Title: Stationary densities and disintegration kernels

Abstract Given two random measures $\xi <<\eta$ on a Borel space $S$, jointly stationary under the action of a suitable group $G$, we are interested in finding a measurable process $X$ such that $(\xi, \eta, X)$ is stationary and satisfies $\xi = X \cdot \eta$ a.s. More generally, when $\xi$ and $\eta$ are jointly stationary random measures on $S \times T$ and $S$ with $\xi(\cdot \times T) << \eta$ a.s., we may look for a stationary disintegration kernel $\zeta$ from $S$ to $T$ such that $\xi = \eta \otimes \zeta$ a.s. Such problems are surprisingly hard, and their solution may involve methods from real analysis, topological groups, differential geometry, and probability theory. In this talk, I shall try to explain some of the basic ideas.





  November 14th: Mustafa Khandelwala (UNC Chapel Hill)

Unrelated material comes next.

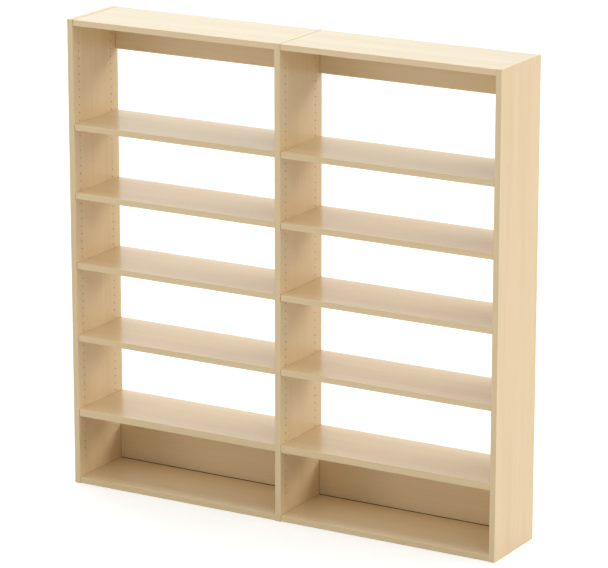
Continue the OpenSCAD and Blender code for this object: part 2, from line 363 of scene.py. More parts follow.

Title: Belief propagation for optimal edge-cover in the random complete graph

Abstract We apply the objective method of Aldous to the problem of finding the minimum cost edge-cover of the complete graph with random independent and identically distributed edge-costs. The limit, as the number of vertices goes to infinity, of the expected minimum cost for this problem is known via a combinatorial approach of Hessler and Wastlund. We provide a proof of this result using the machinery of the objective method and local weak convergence, which was used to prove the zeta(2) limit of the random assignment problem. A proof via the objective method is useful because it provides us more information on the nature of the edges incident on a typical root in the minimum cost edge-cover. We further show that a belief propagation algorithm converges asymptotically to the optimal solution. The belief propagation algorithm yields a near optimal solution with lesser complexity than the known best algorithms designed for optimality in worst-case settings.